For businesses and investors looking to operate in Poland, grasping the country’s fiscal practices is crucial. Accounting in Poland, as a mix of local and international rules and standards, presents unique challenges and opportunities in this vital European market.

This expert article offers an in-depth look at the key laws and standards governing Polish accounting. We compare Polish Accounting Standards (PAS) with International Financial Reporting Standards (IFRS) and discuss the significant impact of digital technology, including the upcoming E-Invoice system (KSeF). This guide is designed to help you navigate the complexities of accounting in Poland, ensuring they are well-prepared for successful business operations in an interconnected global economy.

Structure and flexibility of the Chart of Accounts in Poland

In Poland, there is no imposed structure of the Chart of Accounts by the Ministry of Finance. Companies often use a model chart of accounts that was created based on the experience of Polish accountants and reporting needs to government institutions. However, companies can use corporate Chart of Accounts. The most important thing is the Accounting Policy that every company must have. Accounting Policy are the accepted principles chosen and applied by the unit solutions allowed by the act, including those specified in IAS.

Primary legislative acts governing accounting practices in Poland

  • Accounting Act of 29 September 1994 (the “Act”);
  • regulations and announcements issued by the Minister of Finance;
  • resolutions of the Accounting Standards Committee in the form of National Accounting Standards;
  • International Accounting Standards.

Differences between Polish Accounting Standards (PAS) and International Financial Reporting Standards (IFRS)

According to the Polish Accounting Standards (abbr. PAS) entities obliged to present financial statements under IFRS are (PAS art. 45):

  • issuers of securities on a regulated market within the EU, Iceland, Liechtenstein and Norway (joint stock companies listed on stock exchanges),
  • financial entities: banks, insurers, investment funds and other entities operating in the financial sector.

However, there is also a possibility to use IFRS for some entities even if they are not obliged to do so (based on the decision of the body responsible for approving the financial statements in the company):

  • joint stock companies intending to list their shares on a stock exchange,
  • entities that are part of groups in which the parent entity applies IFRS (prepares consolidated financial statements),
  • local branches of foreign companies that apply IFRS in their home country.

Below we have listed the major differences between the Polish Accounting Standards and International Financial Reporting Standards:

financial statement presentation and content

valuation of individual items presented in the financial statements (inventory, investments etc.)

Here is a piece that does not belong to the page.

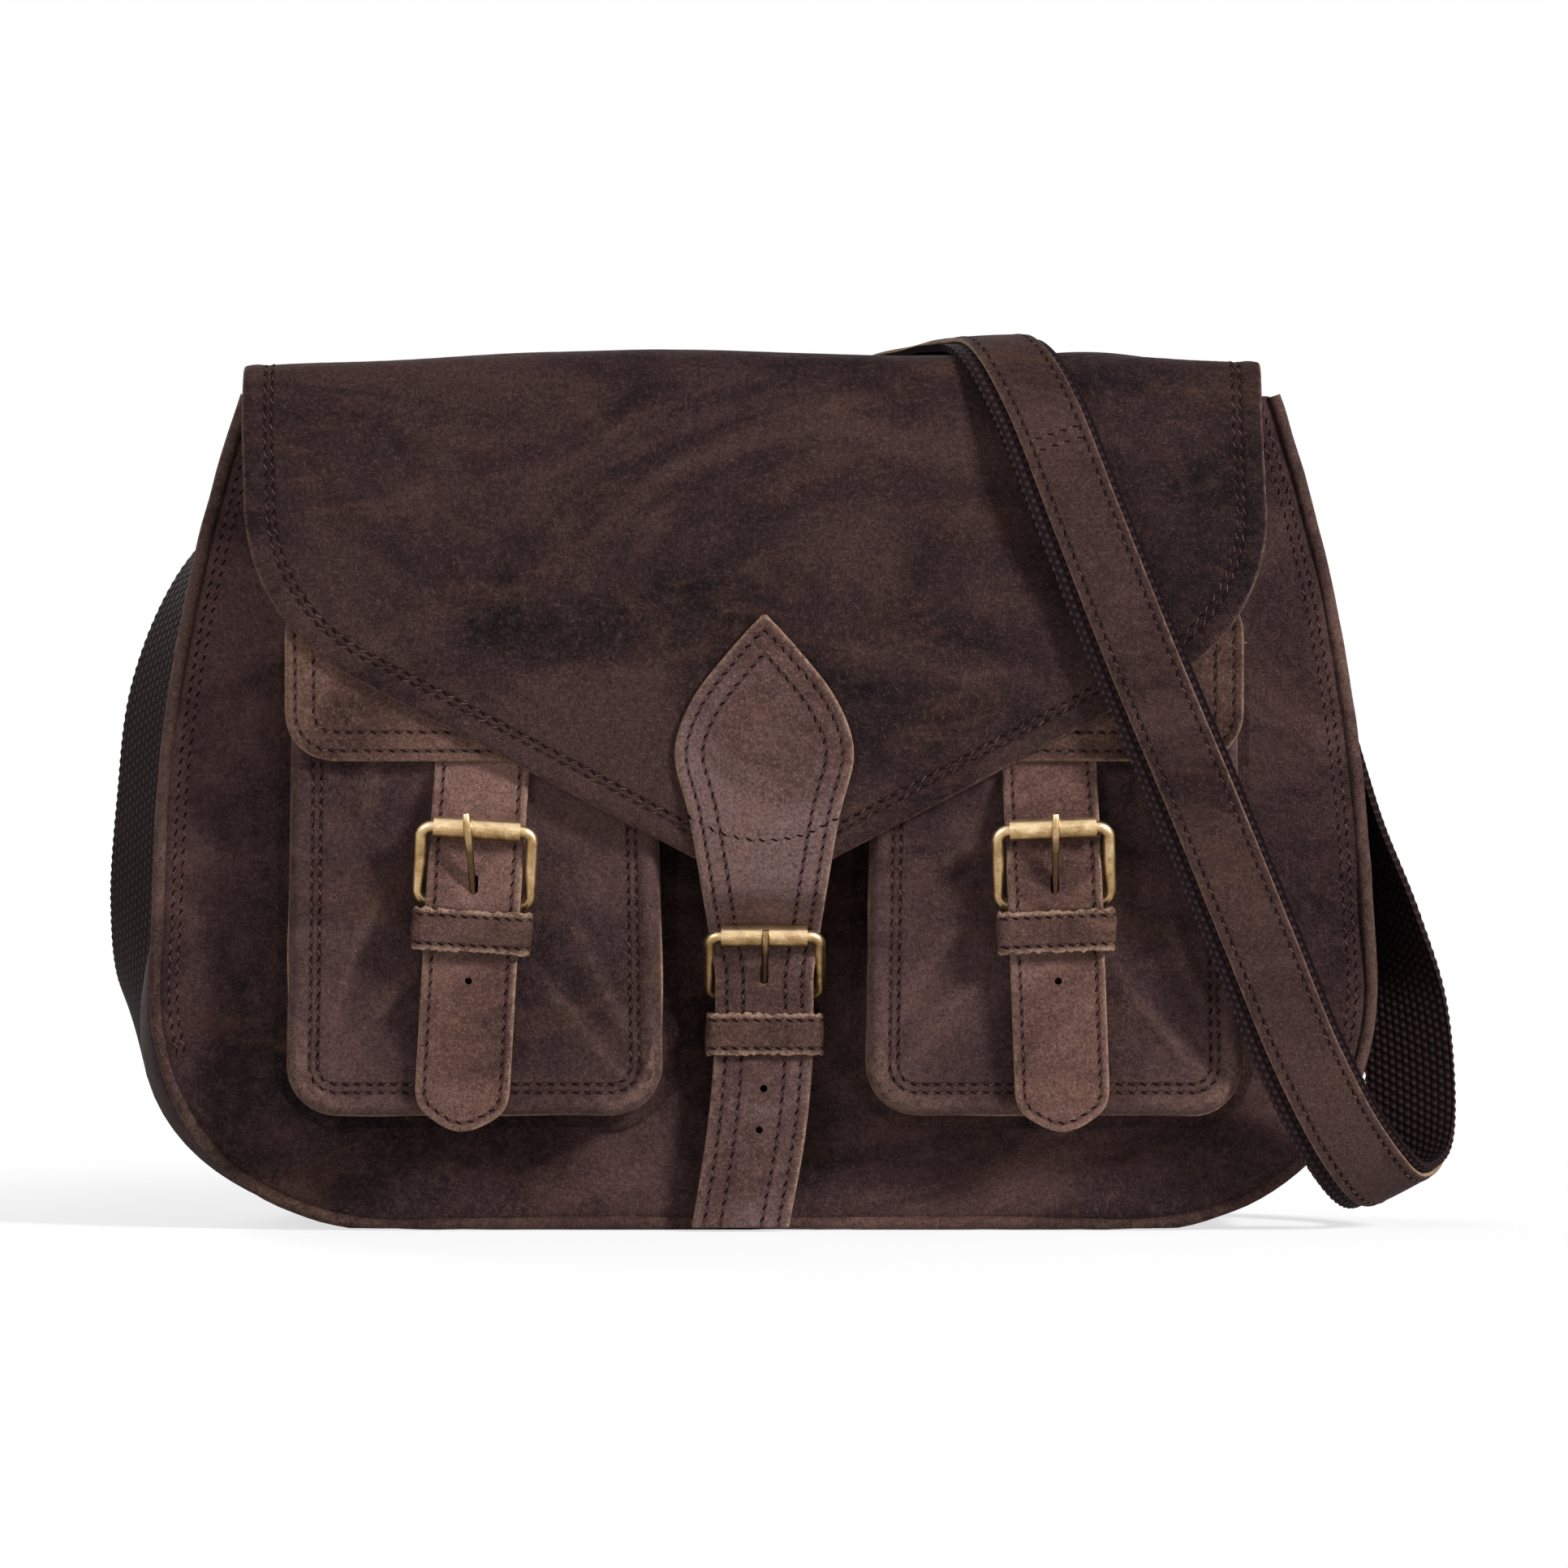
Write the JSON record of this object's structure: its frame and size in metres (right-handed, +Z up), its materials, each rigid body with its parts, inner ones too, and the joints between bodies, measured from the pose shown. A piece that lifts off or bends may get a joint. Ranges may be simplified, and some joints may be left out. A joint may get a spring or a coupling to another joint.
{
  "type": "saddle bag",
  "caption": "Leather shoulder bag with a saddle-shaped body, buckled pointed flap, buckled front pockets and a webbing shoulder strap overlaid with leather.",
  "frame": {"origin": "middle of the base, on the surface that the bag stands on", "axes": "+X to the right as seen from the front, +Y to the back, +Z up"},
  "size_m": [0.3945, 0.1521, 0.2636],
  "materials": {
    "body_leather": "distressed oiled leather, dark brown with lighter pull-up marks",
    "strap_leather": "thick oiled leather with raw cut edges",
    "piping_leather": "turned leather edge, worn lighter",
    "webbing": "heavy cotton webbing, very dark brown",
    "lining_cloth": "plain cotton canvas",
    "antique_brass": "brushed antique brass"
  },
  "bodies": {
    "root": {"back_panel": "body_leather", "back_piping": "piping_leather", "centre_chape": "strap_leather", "centre_keeper": "strap_leather", "flap_sewn_strip": "body_leather", "front_panel": "body_leather", "front_piping": "piping_leather", "front_top_hem": "body_leather", "gusset_bottom": "body_leather", "gusset_left": "body_leather", "gusset_right": "body_leather", "left_chape": "strap_leather", "left_keeper": "strap_leather", "left_pocket_front": "body_leather", "left_pocket_gusset": "body_leather", "left_pocket_piping": "piping_leather", "left_ring_tab": "strap_leather", "lining": "lining_cloth", "right_chape": "strap_leather", "right_keeper": "strap_leather", "right_pocket_front": "body_leather", "right_pocket_gusset": "body_leather", "right_pocket_piping": "piping_leather", "right_ring_tab": "strap_leather", "strap_back_leather": "strap_leather", "strap_back_webbing": "webbing", "strap_left": "webbing", "strap_right": "webbing"},
    "main_flap": {"main_flap": "body_leather", "closure_strap": "strap_leather"},
    "left_pocket_flap": {"left_pocket_flap": "body_leather", "left_pocket_strap": "strap_leather"},
    "right_pocket_flap": {"right_pocket_flap": "body_leather", "right_pocket_strap": "strap_leather"},
    "left_ring": {"left_ring": "antique_brass", "left_strap_end": "webbing"},
    "right_ring": {"right_ring": "antique_brass", "right_strap_end": "webbing"},
    "strap_front": {"strap_front_webbing": "webbing", "strap_front_leather": "strap_leather"},
    "centre_buckle": {"centre_buckle_frame": "antique_brass"},
    "centre_roller": {"centre_buckle_roller": "antique_brass"},
    "centre_prong": {"centre_buckle_prong": "antique_brass"},
    "left_buckle": {"left_buckle_frame": "antique_brass"},
    "left_roller": {"left_buckle_roller": "antique_brass"},
    "left_prong": {"left_buckle_prong": "antique_brass"},
    "right_buckle": {"right_buckle_frame": "antique_brass"},
    "right_roller": {"right_buckle_roller": "antique_brass"},
    "right_prong": {"right_buckle_prong": "antique_brass"}
  },
  "joints": [
    {"name": "main_flap_hinge", "type": "hinge", "parent": "root", "child": "main_flap", "pos_m": [0, 0.0463, 0.248], "axis": [-1, 0, 0], "range_deg": [0, 105], "deforming": ["closure_strap"]},
    {"name": "left_pocket_flap_hinge", "type": "hinge", "parent": "root", "child": "left_pocket_flap", "pos_m": [-0.084, -0.0461, 0.18], "axis": [-1, 0, 0], "range_deg": [0, 84], "deforming": ["left_pocket_strap"]},
    {"name": "right_pocket_flap_hinge", "type": "hinge", "parent": "root", "child": "right_pocket_flap", "pos_m": [0.084, -0.0461, 0.18], "axis": [-1, 0, 0], "range_deg": [0, 84], "deforming": ["right_pocket_strap"]},
    {"name": "strap_throw_back", "type": "slide", "parent": "root", "child": "strap_front", "axis": [0, 1, 0], "range_m": [0, 0.135], "deforming": ["strap_front_webbing", "strap_front_leather", "strap_back_webbing", "strap_back_leather"]},
    {"name": "centre_buckle_hinge", "type": "hinge", "parent": "root", "child": "centre_buckle", "pos_m": [0, -0.0488, 0.069], "axis": [1, 0, 0], "range_deg": [0, 30]},
    {"name": "centre_prong_hinge", "type": "hinge", "parent": "centre_buckle", "child": "centre_prong", "pos_m": [0, -0.0488, 0.069], "axis": [1, 0, 0], "range_deg": [0, 20]},
    {"name": "centre_roller_spin", "type": "hinge", "parent": "centre_buckle", "child": "centre_roller", "pos_m": [0, -0.06326, 0.08624], "axis": [1, 0, 0], "continuous": true},
    {"name": "left_buckle_hinge", "type": "hinge", "parent": "root", "child": "left_buckle", "pos_m": [-0.084, -0.0708, 0.096], "axis": [0.9981, 0, -0.061], "range_deg": [0, 30]},
    {"name": "left_prong_hinge", "type": "hinge", "parent": "left_buckle", "child": "left_prong", "pos_m": [-0.084, -0.0708, 0.096], "axis": [0.9981, 0, -0.061], "range_deg": [0, 20]},
    {"name": "left_roller_spin", "type": "hinge", "parent": "left_buckle", "child": "left_roller", "pos_m": [-0.08269, -0.07757, 0.11742], "axis": [0.9981, 0, -0.061], "continuous": true},
    {"name": "right_buckle_hinge", "type": "hinge", "parent": "root", "child": "right_buckle", "pos_m": [0.084, -0.0708, 0.096], "axis": [0.9992, 0, 0.0393], "range_deg": [0, 30]},
    {"name": "right_prong_hinge", "type": "hinge", "parent": "right_buckle", "child": "right_prong", "pos_m": [0.084, -0.0708, 0.096], "axis": [0.9992, 0, 0.0393], "range_deg": [0, 20]},
    {"name": "right_roller_spin", "type": "hinge", "parent": "right_buckle", "child": "right_roller", "pos_m": [0.08316, -0.07757, 0.11744], "axis": [0.9992, 0, 0.0393], "continuous": true},
    {"name": "left_ring_swing", "type": "hinge", "parent": "root", "child": "left_ring", "pos_m": [-0.14255, 0, 0.23479], "axis": [0, 1, 0], "range_deg": [0, 30], "deforming": ["strap_left"]},
    {"name": "right_ring_swing", "type": "hinge", "parent": "root", "child": "right_ring", "pos_m": [0.14255, 0, 0.23479], "axis": [0, -1, 0], "range_deg": [0, 30], "deforming": ["strap_right"]}
  ],
  "couplings": [
    {"joint": "left_pocket_flap_hinge", "follows": "main_flap_hinge", "ratio": 0.8},
    {"joint": "right_pocket_flap_hinge", "follows": "main_flap_hinge", "ratio": 0.8},
    {"joint": "strap_throw_back", "follows": "main_flap_hinge", "m_per_rad": 0.0736}
  ]
}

definition of control and the principles for determining the composition of the group for consolidation purposes

choice of the consolidation method for individual companies

method of determining and valuing non-controlling interests

valuation of interests using the equity method

recognition and write-down of goodwill

Financial statements in Poland: Mandatory reporting periods and key documents

According to the Accounting Act, companies should prepare a financial statement at the end of each financial year in the form specified by the Act, containing at least a balance sheet, income statement and additional information.

However, the financial statement template in Poland depends on the size of the company. Some companies can use simplification when preparing statements, but they must belong to micro or small companies. Below is information on what is meant by a micro and small company.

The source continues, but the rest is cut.